Interim Superintendent Anthony Soto, a Peck graduate, reminisced a little before he told visitors to look to the future as they walk the new hallways.
“I just want you to imagine the classrooms where curiosity will take root. The hallways where friendships will be built, and the brand new gym where our middle school teams will win so many games against Chicopee and Longmeadow and West Springfield,” he said.
Soto said he liked what he observed during the first day of school last week.
“The look on kids’ faces that first day was something I had never seen before — the excitement, it was like surprise, like I can’t believe my community cares about me this much, look at this new school I get to walk into — and that was just a wonderful thing to see,” he said.
While the building is new, and meant to serve the future, the building kept something old: it’s name.
Garcia said, “105 years ago, on April 5, 1920, the Holyoke School Committee shocked educators throughout the state with their choice for superintendent of the Holyoke Public Schools.”
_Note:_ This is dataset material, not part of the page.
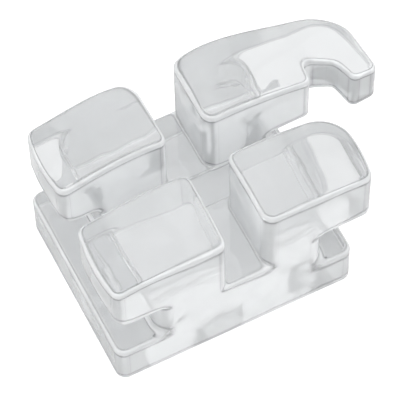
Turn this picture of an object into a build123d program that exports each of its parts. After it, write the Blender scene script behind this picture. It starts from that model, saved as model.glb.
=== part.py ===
from build123d import *
import os

# Clear one-piece twin bracket for a tooth, in millimetres.
# X runs across the archwire, towards the hooked side. Y runs along the archwire, away from
# the near end. Z runs out from the tooth. The origin is the centre of the bonded face.

# Archwire slot, for 0.022 inch wire
slot_width = 0.5588
slot_offset = 0.148
slot_floor_drop = 0.20
slot_mouth_radius = 0.07

# Bonding base
base_length = 3.51
base_width = 2.78
base_thickness = 0.70
base_corner_radius = 0.15
base_edge_radius = 0.08

# Neck that carries the wings, its reach measured from the slot's centre line
plain_neck_reach = 1.30
hooked_neck_reach = 1.16
neck_corner_radius = 0.22
neck_fillet = 0.11

# Channel across the slot, between the near and the far wings
channel_width = 0.56
channel_offset = 0.04
channel_drop = 0.04
channel_lip = 0.07

# Wings, and how far they overhang the neck
near_plain_overhang = 0.57
far_plain_overhang = 0.53
hooked_overhang = 0.67
wing_end_bulge = 0.07
wing_height = 1.15
undercut_height = 0.75
underside_rise = 0.09
plain_heel_radius = 0.32
hooked_heel_radius = 0.20
heel_margin = 0.01
wing_edge_radius = 0.08

# Upright corners of the wings and of the hook, the small ones rounder than the crown's edge
small_corner_margin = 0.03
outer_corner_radius = 0.14
eased_corner_radius = 0.17
far_corner_radius = 0.26
swept_corner_radius = 0.46

# Crowns, their shoulder and their crest set back from the slot's wall
shoulder_setback = 0.14
crest_setback = 0.47
crown_swell = 0.05

# Share of the fall from a crown's crest to the slot that lies before its shoulder
shoulder_fall_share = 0.28

# Fall of the near plain wing's crown below the top of all the crowns, along its near and its far
# edge: at the slot, at the crest and at the end
near_plain_near_slot_fall = 0.24
near_plain_near_crest_fall = 0.32
near_plain_near_end_fall = 0.47
near_plain_far_slot_fall = 0.19
near_plain_far_crest_fall = 0.10
near_plain_far_end_fall = 0.34

# The same for the far plain wing
far_plain_near_slot_fall = 0.24
far_plain_near_crest_fall = 0.17
far_plain_near_end_fall = 0.42
far_plain_far_slot_fall = 0.38
far_plain_far_crest_fall = 0.12
far_plain_far_end_fall = 0.35

# The same for the near wing of the hooked side
near_hooked_near_slot_fall = 0.17
near_hooked_near_crest_fall = 0.15
near_hooked_near_end_fall = 0.18
near_hooked_far_slot_fall = 0.16
near_hooked_far_crest_fall = 0.10
near_hooked_far_end_fall = 0.28

# The same for the far wing of the hooked side, whose end is that of the hook
far_hooked_near_slot_fall = 0.18
far_hooked_near_crest_fall = 0.20
far_hooked_near_end_fall = 0.30
far_hooked_far_slot_fall = 0.29
far_hooked_far_crest_fall = 0.02
far_hooked_far_end_fall = 0.43

# Hook, on the far wing of the hooked side
hook_root_rise = 0.41
hook_throat_length = 0.45
hook_throat_drop = 0.20
hook_bend_width = 0.455
hook_tip_width = 0.38
hook_tip_length = 0.41
hook_outer_radius = 0.57
hook_throat_radius = 0.18
hook_rise = 0.14

# How far a cutting or blank solid runs past the body
overrun = 1.0

half_width = base_width / 2
small_corner_radius = wing_edge_radius + small_corner_margin
plain_underside = base_thickness + undercut_height
hooked_underside = plain_underside + underside_rise
hook_underside = hooked_underside + hook_rise
slot_floor_height = plain_underside - slot_floor_drop
crown_top = plain_underside + wing_height
plain_slot_wall = slot_offset - slot_width / 2
hooked_slot_wall = slot_offset + slot_width / 2
near_channel_wall = channel_offset - channel_width / 2
far_channel_wall = channel_offset + channel_width / 2
plain_neck_wall = slot_offset - plain_neck_reach
hooked_neck_wall = slot_offset + hooked_neck_reach
near_plain_end = plain_neck_wall - near_plain_overhang
far_plain_end = plain_neck_wall - far_plain_overhang
hooked_wing_end = hooked_neck_wall + hooked_overhang
hook_root = far_channel_wall + hook_root_rise
hook_throat = hook_root - hook_throat_drop
hook_tip = hook_throat - hook_tip_length
hook_throat_end = hooked_wing_end + hook_throat_length
hook_end = hook_throat_end + hook_bend_width
sky = crown_top + overrun


def underside(x):
    """Height of the wings' underside, a plane that rises from the plain side to the hooked side."""
    share = (x - near_plain_end) / (hooked_wing_end - near_plain_end)
    return plain_underside + share * (hooked_underside - plain_underside)


def block(x_low, x_high, y_low, y_high, z_low, z_high):
    """A plain block between six planes."""
    centre = Location(((x_low + x_high) / 2, (y_low + y_high) / 2, (z_low + z_high) / 2))
    return centre * Box(x_high - x_low, y_high - y_low, z_high - z_low)


def round_corners(outline, corners):
    """Round some corners of a flat outline. Each corner is its place and its radius."""
    for place, radius in corners:
        vertex = outline.vertices().sort_by_distance(place)[0]
        outline = fillet(vertex, radius)
    return outline


def neck_plan():
    """Outline of the neck, flush with the base at both ends of the slot."""
    middle = (plain_neck_wall + hooked_neck_wall) / 2
    length = hooked_neck_wall - plain_neck_wall
    return Location((middle, 0)) * RectangleRounded(length, base_width, neck_corner_radius)


def near_overhang(reach_y):
    """The level of the near wings, seen along the archwire, with a rounded heel at both ends."""
    plain_end = near_plain_end - wing_end_bulge - heel_margin
    hooked_end = hooked_wing_end + wing_end_bulge + heel_margin
    plain_heel = (plain_end, -reach_y, underside(plain_end))
    hooked_heel = (hooked_end, -reach_y, underside(hooked_end))
    outline = make_face(Polyline(
        (plain_end, -reach_y, sky), plain_heel, hooked_heel, (hooked_end, -reach_y, sky), close=True,
    ))
    outline = round_corners(outline, [(plain_heel, plain_heel_radius), (hooked_heel, hooked_heel_radius)])
    return extrude(outline, amount=reach_y + channel_offset, dir=(0, 1, 0))


def far_overhang(reach_x, reach_y):
    """The level of the far wings, with a heel at the plain end, and rising under the hook."""
    plain_end = far_plain_end - wing_end_bulge - heel_margin
    plain_heel = (plain_end, channel_offset, underside(plain_end))
    outline = make_face(Polyline(
        (plain_end, channel_offset, sky),
        plain_heel,
        (hooked_wing_end, channel_offset, underside(hooked_wing_end)),
        (hook_end, channel_offset, hook_underside),
        (reach_x, channel_offset, hook_underside),
        (reach_x, channel_offset, sky),
        close=True,
    ))
    outline = round_corners(outline, [(plain_heel, plain_heel_radius)])
    return extrude(outline, amount=reach_y - channel_offset, dir=(0, 1, 0))


def waisted_blank():
    """Slabs wider than the base and the wings, joined by the neck, with a fillet all round it."""
    reach_x = hook_end + overrun
    reach_y = half_width + overrun
    lower = block(-reach_x, reach_x, -reach_y, reach_y, 0, base_thickness)
    neck = extrude(neck_plan(), amount=sky)
    blank = lower + neck + near_overhang(reach_y) + far_overhang(reach_x, reach_y)
    around_neck = [
        edge for edge in blank.edges()
        if plain_neck_wall - neck_fillet < edge.center().X < hooked_neck_wall + neck_fillet
        and abs(edge.center().Y) < half_width + neck_fillet
        and edge.bounding_box().size.Z < neck_fillet
    ]
    return fillet(around_neck, neck_fillet)


def base():
    """The bonding base, with rounded corners and a softened upper edge."""
    pad = extrude(RectangleRounded(base_length, base_width, base_corner_radius), amount=base_thickness)
    return fillet(pad.faces().sort_by(Axis.Z)[-1].edges(), base_edge_radius)


def slot_bed():
    """The middle of the neck: the slot's floor, rounded off at both mouths, and the cross channel."""
    bed = extrude(neck_plan(), amount=slot_floor_height)
    mouths = bed.faces().sort_by(Axis.Z)[-1].edges().filter_by(Axis.X)
    bed = fillet(mouths, slot_mouth_radius)
    channel = block(
        -base_length, base_length, near_channel_wall + channel_lip, far_channel_wall,
        slot_floor_height - channel_drop, slot_floor_height + overrun,
    )
    return bed - channel


def crown(side, y_low, y_high, x_end, low_falls, high_falls):
    """A solid under one wing's crown, lofted through curves along its low edge, middle and high edge."""
    x_wall = slot_offset + side * slot_width / 2
    x_slot = x_wall - side * wing_edge_radius
    x_shoulder = x_wall + side * shoulder_setback
    x_crest = x_wall + side * crest_setback
    x_far = x_end + side * wing_edge_radius
    middle_falls = [(low + high) / 2 - crown_swell for low, high in zip(low_falls, high_falls)]
    sections = []
    for y, falls in (
        (y_low - wing_edge_radius, low_falls),
        ((y_low + y_high) / 2, middle_falls),
        (y_high + wing_edge_radius, high_falls),
    ):
        z_slot, z_crest, z_end = (crown_top - fall for fall in falls)
        z_shoulder = z_crest + shoulder_fall_share * (z_slot - z_crest)
        profile = ((x_slot, z_slot), (x_shoulder, z_shoulder), (x_crest, z_crest), (x_far, z_end))
        rise = Spline(*[(x, y, z) for x, z in profile])
        rest = Polyline((x_far, y, z_end), (x_far, y, 0), (x_slot, y, 0), (x_slot, y, z_slot))
        sections.append(make_face(rise + rest))
    return loft(sections)


def wing_plan(x_slot, x_end, y_low, y_high, radii):
    """Outline of a wing with a bulging end. The radii start at the slot on the low side."""
    bulge = wing_end_bulge if x_end > x_slot else -wing_end_bulge
    corners = ((x_slot, y_low), (x_end, y_low), (x_end, y_high), (x_slot, y_high))
    a, b, c, d = corners
    end = ThreePointArc(b, (x_end + bulge, (y_low + y_high) / 2), c)
    outline = make_face(Line(a, b) + end + Line(c, d) + Line(d, a))
    return round_corners(outline, [((*corner, 0), radius) for corner, radius in zip(corners, radii)])


def hooked_wing_plan():
    """Outline of the far wing and its hook, which curls back towards the near end."""
    corners = [
        ((hooked_slot_wall, far_channel_wall, 0), eased_corner_radius),
        ((hooked_wing_end, far_channel_wall, 0), small_corner_radius),
        ((hooked_wing_end + wing_end_bulge, hook_root, 0), small_corner_radius),
        ((hook_throat_end, hook_throat, 0), hook_throat_radius),
        ((hook_end - hook_tip_width, hook_tip, 0), small_corner_radius),
        ((hook_end, hook_tip, 0), small_corner_radius),
        ((hook_end, half_width, 0), hook_outer_radius),
        ((hooked_slot_wall, half_width, 0), outer_corner_radius),
    ]
    outline = make_face(Polyline(*[place for place, _ in corners], close=True))
    return round_corners(outline, corners)


def wing(plan, cover):
    """A wing's outline run up from the base to its crown, with the edge of the crown rounded."""
    column = extrude(Location((0, 0, base_thickness)) * plan, amount=sky) & cover
    crown_face = column.faces().sort_by(Axis.Z)[-1]
    return fillet(crown_face.edges(), wing_edge_radius)


def near_plain_wing():
    plan = wing_plan(
        plain_slot_wall, near_plain_end, -half_width, near_channel_wall,
        (small_corner_radius, outer_corner_radius, outer_corner_radius, small_corner_radius),
    )
    cover = crown(
        -1, -half_width, near_channel_wall, near_plain_end - wing_end_bulge,
        (near_plain_near_slot_fall, near_plain_near_crest_fall, near_plain_near_end_fall),
        (near_plain_far_slot_fall, near_plain_far_crest_fall, near_plain_far_end_fall),
    )
    return wing(plan, cover)


def far_plain_wing():
    plan = wing_plan(
        plain_slot_wall, far_plain_end, far_channel_wall, half_width,
        (small_corner_radius, outer_corner_radius, outer_corner_radius, far_corner_radius),
    )
    cover = crown(
        -1, far_channel_wall, half_width, far_plain_end - wing_end_bulge,
        (far_plain_near_slot_fall, far_plain_near_crest_fall, far_plain_near_end_fall),
        (far_plain_far_slot_fall, far_plain_far_crest_fall, far_plain_far_end_fall),
    )
    return wing(plan, cover)


def near_hooked_wing():
    plan = wing_plan(
        hooked_slot_wall, hooked_wing_end, -half_width, near_channel_wall,
        (eased_corner_radius, outer_corner_radius, swept_corner_radius, small_corner_radius),
    )
    cover = crown(
        1, -half_width, near_channel_wall, hooked_wing_end + wing_end_bulge,
        (near_hooked_near_slot_fall, near_hooked_near_crest_fall, near_hooked_near_end_fall),
        (near_hooked_far_slot_fall, near_hooked_far_crest_fall, near_hooked_far_end_fall),
    )
    return wing(plan, cover)


def far_hooked_wing():
    cover = crown(
        1, hook_tip, half_width, hook_end,
        (far_hooked_near_slot_fall, far_hooked_near_crest_fall, far_hooked_near_end_fall),
        (far_hooked_far_slot_fall, far_hooked_far_crest_fall, far_hooked_far_end_fall),
    )
    return wing(hooked_wing_plan(), cover)


def bracket():
    """The whole bracket as one solid."""
    wings = near_plain_wing() + far_plain_wing() + near_hooked_wing() + far_hooked_wing()
    return waisted_blank() & (base() + slot_bed() + wings)


os.makedirs("parts", exist_ok=True)
export_step(bracket(), "parts/bracket.step")
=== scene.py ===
import bpy
import math
from mathutils import Matrix, Vector

# Lengths are in metres and angles in degrees. A direction is an azimuth, from -Y towards +X, and
# an elevation. The stops of a ramp are pairs of a place and a level.
MILLIMETRE = 0.001
WHITE = (1, 1, 1, 1)

# Camera, as the photograph was taken
CAMERA_DIRECTION = (-25.31, 59.585)
CAMERA_ROLL = -1.731
CAMERA_DISTANCE = 38.21 * MILLIMETRE
CAMERA_AIM = Vector((0.301, 0.313, 0.575)) * MILLIMETRE
FOCAL_PIXELS = 2810.8
PHOTO_PIXELS = 400
SENSOR_WIDTH = 36
CLIP_NEAR = 1 * MILLIMETRE
CLIP_FAR = 1000 * MILLIMETRE

# Clear body, slightly tinted and clouded by soft noise
BODY_TINT = (0.960, 0.974, 0.985, 1)
BODY_SHADE = (0.940, 0.954, 0.965, 1)
BODY_IOR = 1.65
CLOUD_SIZE = 0.9 * MILLIMETRE
CLOUD_DETAIL = 2
CLOUD_STRETCH = (1.6, 0.6, 1.0)
CLOUD_STOPS = ((0.48, 1.0), (0.62, 0.97))

# Polish, with a trace of haze and a slight ripple
POLISH = (0.02, 0.06)
HAZE_SIZE = 0.25 * MILLIMETRE
HAZE_DETAIL = 4
RIPPLE_SIZE = 0.7 * MILLIMETRE
RIPPLE_DETAIL = 1
RIPPLE_STRENGTH = 1
RIPPLE_HEIGHT = 0.025 * MILLIMETRE

# Rims, by how far the softened normal leans up or down: 0 on a wall, 1 on a level face.
# The reach of the softening varies with noise, and so does the width of the rims.
SOFT_SAMPLES = 16
RIM_REACH = (0.06 * MILLIMETRE, 0.2 * MILLIMETRE)
RIM_NOISE_SIZE = 1.1 * MILLIMETRE
RIM_NOISE_DETAIL = 1
RIM_NOISE_RANGE = (0.3, 0.7)
# Painted shade: dark lines along the rims, in place of the refraction lines of the clear edges
PAINTED_LINE_LEVEL = 0.38
PAINTED_RIM_STOPS = (
    (0.02, 1.0), (0.05, PAINTED_LINE_LEVEL), (0.11, PAINTED_LINE_LEVEL), (0.17, 1.0),
    (0.79, 1.0), (0.83, PAINTED_LINE_LEVEL), (0.87, PAINTED_LINE_LEVEL), (0.90, 1.0),
)
WALL_TRANSMISSION = 0.56
RIM_TRANSMISSION = 0.49
FACE_TRANSMISSION = 0.81
RIM_CLEARNESS = (
    (0.10, WALL_TRANSMISSION), (0.18, RIM_TRANSMISSION),
    (0.78, RIM_TRANSMISSION), (0.86, FACE_TRANSMISSION),
)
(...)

That selection was William Peck, a 25-year-old serving as the head of Holyoke High’s history department. Peck would go on to make some history himself as superintendent after becoming the youngest person to take on the role in the state’s history, and potentially in the country.
Garcia laid out some of Peck’s accomplishments, including launching a junior high school program, and bringing the city’s vocational school under the umbrella of the Holyoke Public Schools.
Peck was the first administrator in the United States to have a visiting teacher go to the homes of children with disabilities, established special classes for those who were hearing or sight impaired, and was an advocate for equal pay for women educators.
“Over the course of 43 years, Dr. Peck invented, innovated, and he motivated,” said Garcia. “This is a great school. This great school has a great namesake. The community did right by sticking to it.”